In the mid 1970's I discussed with who knows(?) about using a high pass with the Volume Expander circuit for better dynamics. And a recording tape made with air-dried peanut oil. Looking back on that one, I assume those gray tapes are probably falling apart? I know the company quit using Peanut Oil. And about that time, using digital processing in television. and by 1979,using computers to synchronize movie and sound editing. By that time, I was under The Hazing and started remembering things.

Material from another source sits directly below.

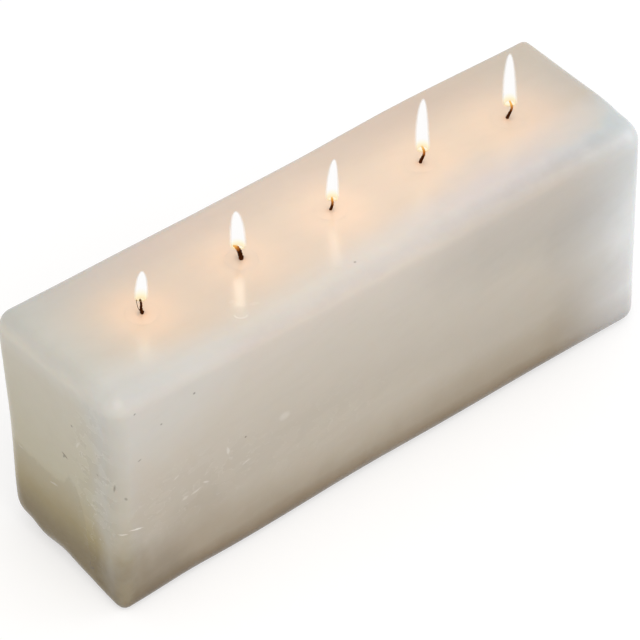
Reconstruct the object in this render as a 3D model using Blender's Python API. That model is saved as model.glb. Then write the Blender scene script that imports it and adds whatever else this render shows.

In 1984, laying around my family's apartment in a total funk due to the brutal Hazing (The Silence),. I was watching the t.v. with the crappy NTSC analog color and thinking about using digital proportional differencing of the video and audio signal to increase depth-of-field dynamics for a more 3D-like effect and hit upon using linear digital averaging of each color channel and between the channels to create the (then) NTSC phase-modulated analog color signal. It was in use by the time of the 1984 Olympics, as was video and audio bandwidth expansion. And yet, everyone around here pretends not to notice the depth-of-field effect. Some joke.
Back before The Hazing, in the later 1970's, I had already come up with a method of increasing the usable speaker diameter for use in a car, by using four speakers for each speaker. By 1989, I included using a series/parallel wiring on the four speakers to improve power handling, and I've been hanging on to this system ever since, but JBL suddenly appeared with "their version" called The JBL Diamond Array system, including series/parallel wiring.
But dear family, in passing this system to JBL, has left out the best part of the config for some reason.
In 1995 I suggested using silver LCDs for a digital projector.
And that's Not All. I'm still holding 3D digital projection, but the folks know about it. Not sure about the 3D audio, though in '85 while suffering a twitch in the ear I noticed that the sound on the radio spread out in "surround" and then discovered rapid panning of sound between channels for a "surround effect".
So, what's with the Hollywood folk anyhow?
Is Hazing an effective means to conduct a sensitive contractual negotiation? Why do they think they own people who they owe personal business properties and money to anyhow? And if you want to know how estranged I am, I'm talking about my family and I'm asking you.
I also do not get to discuss ANYTHING with them until I give in. A Pig in a Poke.